__Goal__
Exactly as written, print each record in the listing.

__Data supplied__
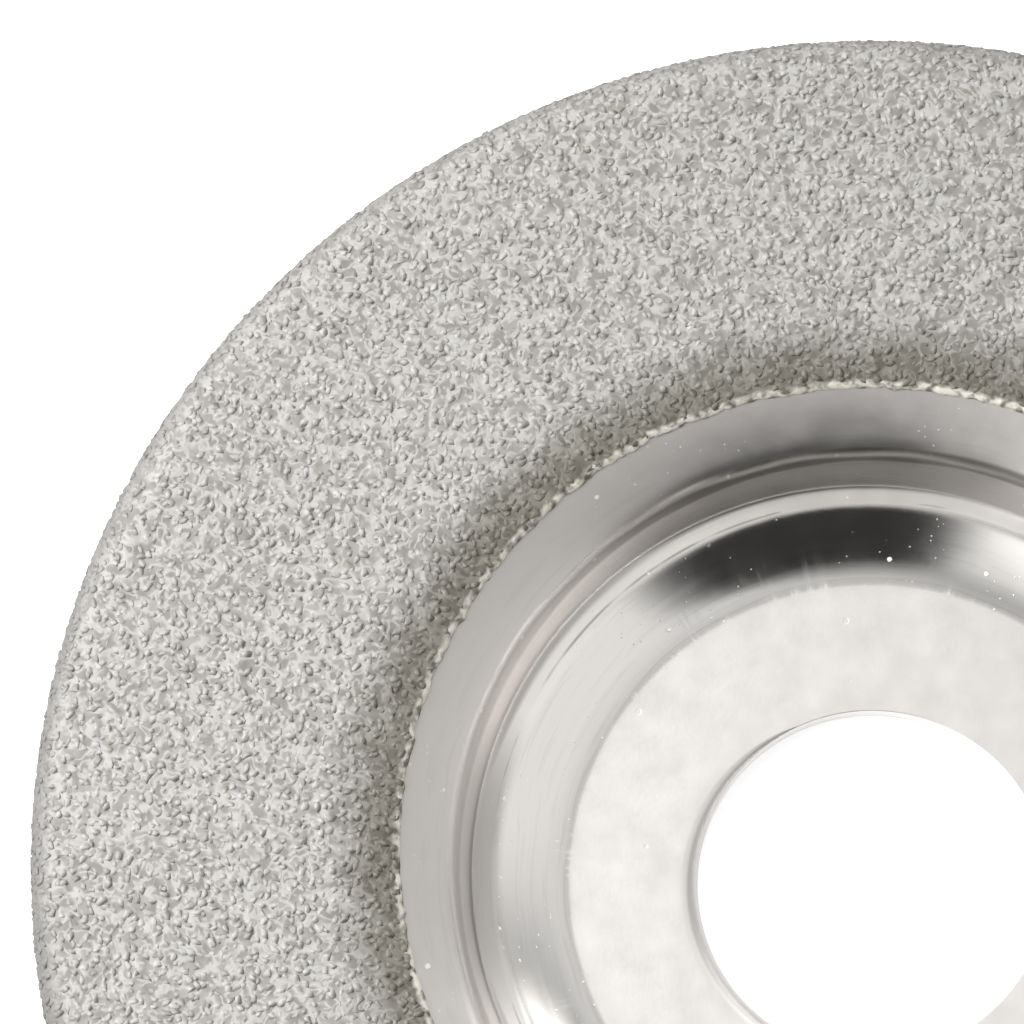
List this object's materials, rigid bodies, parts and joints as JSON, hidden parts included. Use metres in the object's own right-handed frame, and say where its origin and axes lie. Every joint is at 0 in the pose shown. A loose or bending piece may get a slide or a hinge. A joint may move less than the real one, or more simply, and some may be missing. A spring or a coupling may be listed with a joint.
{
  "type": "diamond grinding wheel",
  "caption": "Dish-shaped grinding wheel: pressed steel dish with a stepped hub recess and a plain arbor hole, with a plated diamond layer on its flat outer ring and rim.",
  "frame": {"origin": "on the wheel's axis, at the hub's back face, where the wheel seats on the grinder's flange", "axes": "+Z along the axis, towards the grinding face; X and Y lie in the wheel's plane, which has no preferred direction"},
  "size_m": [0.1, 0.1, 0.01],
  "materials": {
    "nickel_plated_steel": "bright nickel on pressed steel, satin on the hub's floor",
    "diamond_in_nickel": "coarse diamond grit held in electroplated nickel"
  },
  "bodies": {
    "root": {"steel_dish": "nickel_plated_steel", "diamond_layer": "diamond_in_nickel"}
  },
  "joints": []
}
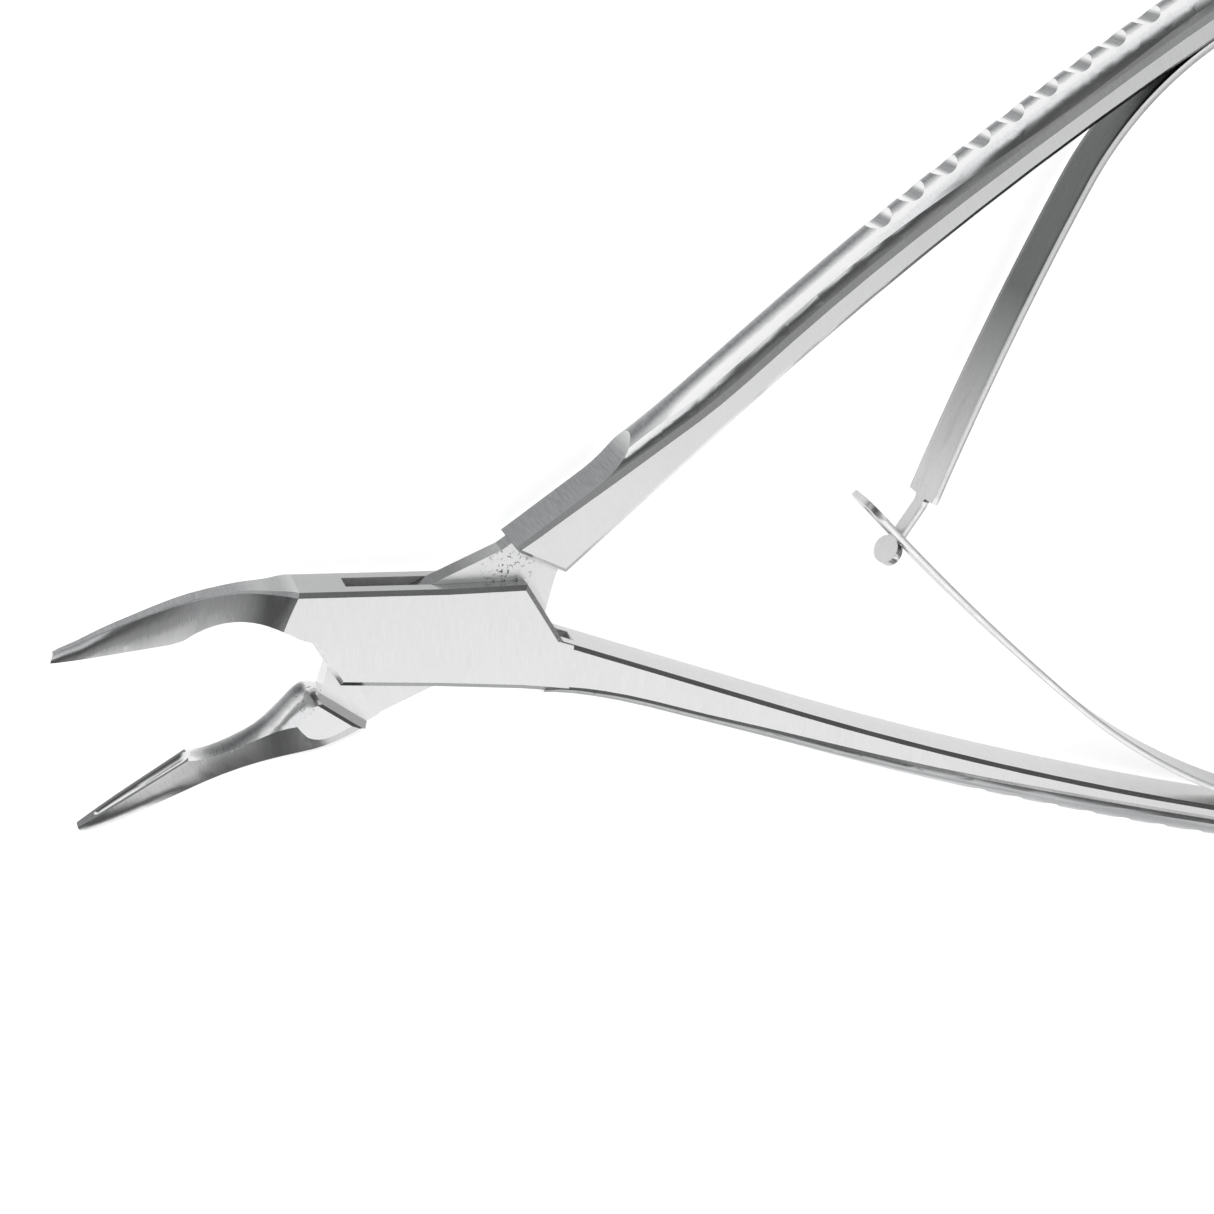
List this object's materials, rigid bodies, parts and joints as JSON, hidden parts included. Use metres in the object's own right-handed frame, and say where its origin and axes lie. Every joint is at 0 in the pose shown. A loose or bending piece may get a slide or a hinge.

__Correct answer__
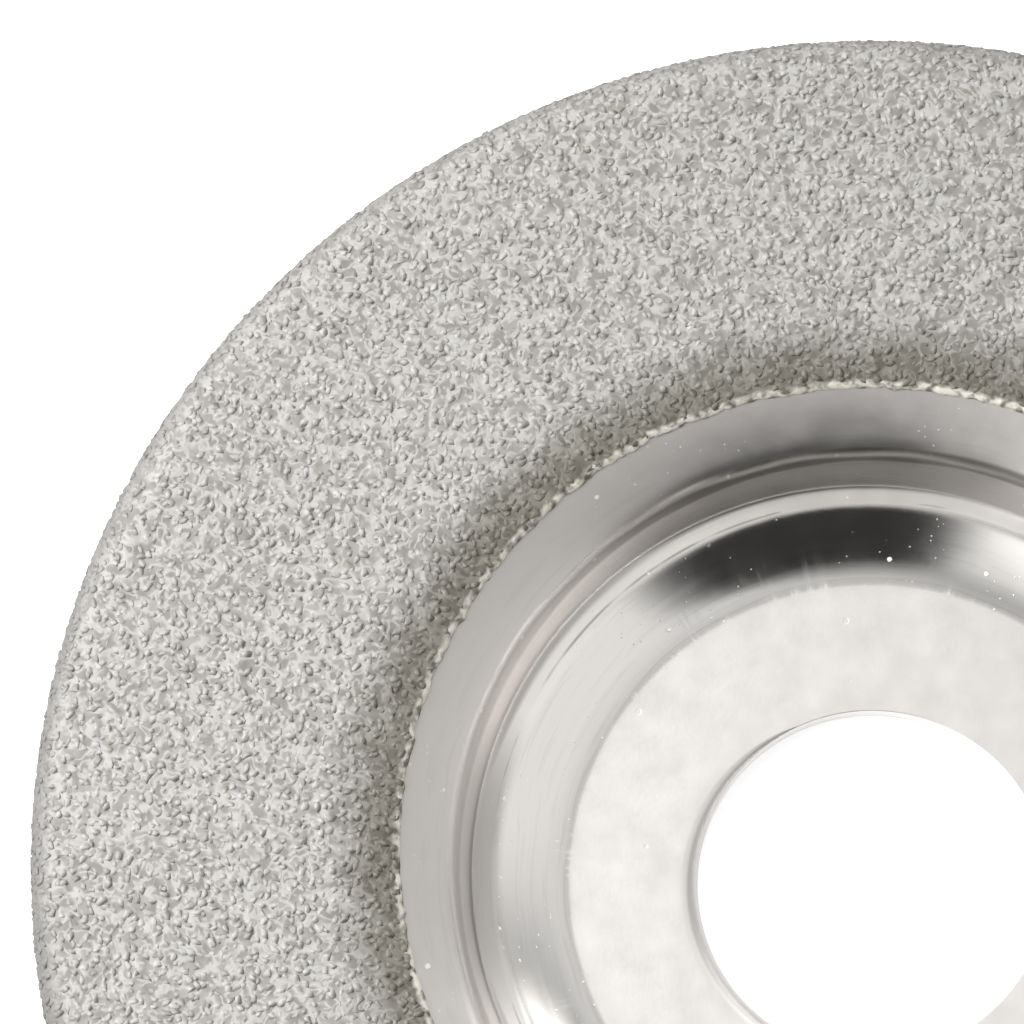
List this object's materials, rigid bodies, parts and joints as JSON, hidden parts included. Use metres in the object's own right-handed frame, and say where its origin and axes lie. Every joint is at 0 in the pose shown. A loose or bending piece may get a slide or a hinge. A joint may move less than the real one, or more simply, and some may be missing. A spring or a coupling may be listed with a joint.
{
  "type": "diamond grinding wheel",
  "caption": "Dish-shaped grinding wheel: pressed steel dish with a stepped hub recess and a plain arbor hole, with a plated diamond layer on its flat outer ring and rim.",
  "frame": {"origin": "on the wheel's axis, at the hub's back face, where the wheel seats on the grinder's flange", "axes": "+Z along the axis, towards the grinding face; X and Y lie in the wheel's plane, which has no preferred direction"},
  "size_m": [0.1, 0.1, 0.01],
  "materials": {
    "nickel_plated_steel": "bright nickel on pressed steel, satin on the hub's floor",
    "diamond_in_nickel": "coarse diamond grit held in electroplated nickel"
  },
  "bodies": {
    "root": {"steel_dish": "nickel_plated_steel", "diamond_layer": "diamond_in_nickel"}
  },
  "joints": []
}
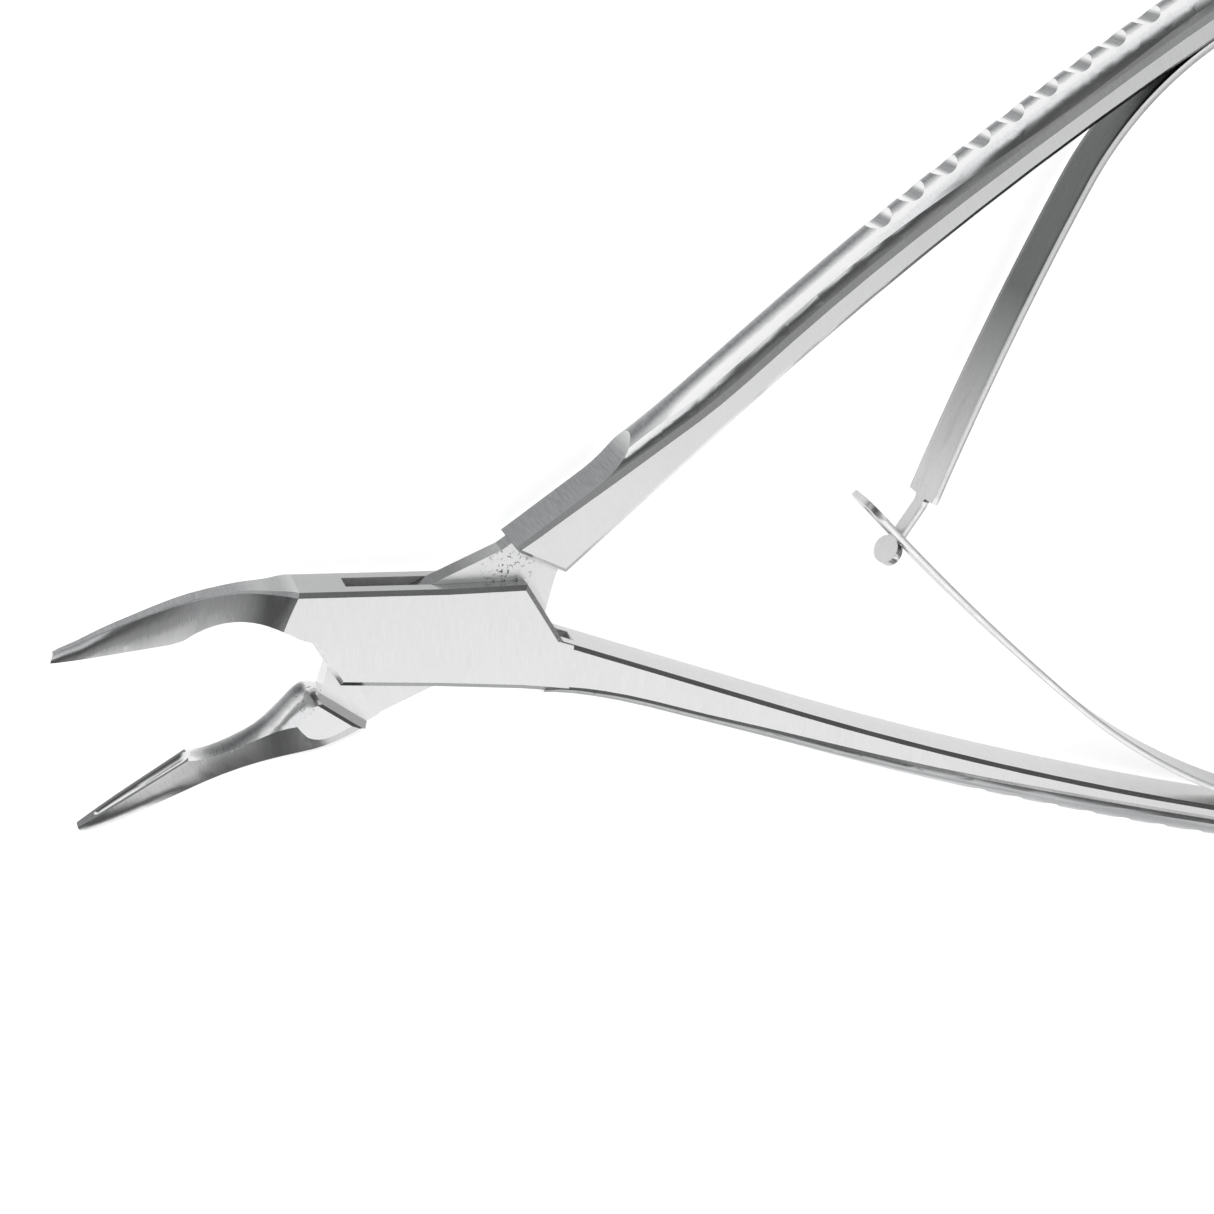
List this object's materials, rigid bodies, parts and joints as JSON, hidden parts included. Use metres in the object's own right-handed frame, and say where its origin and axes lie. Every joint is at 0 in the pose shown. A loose or bending piece may get a slide or a hinge.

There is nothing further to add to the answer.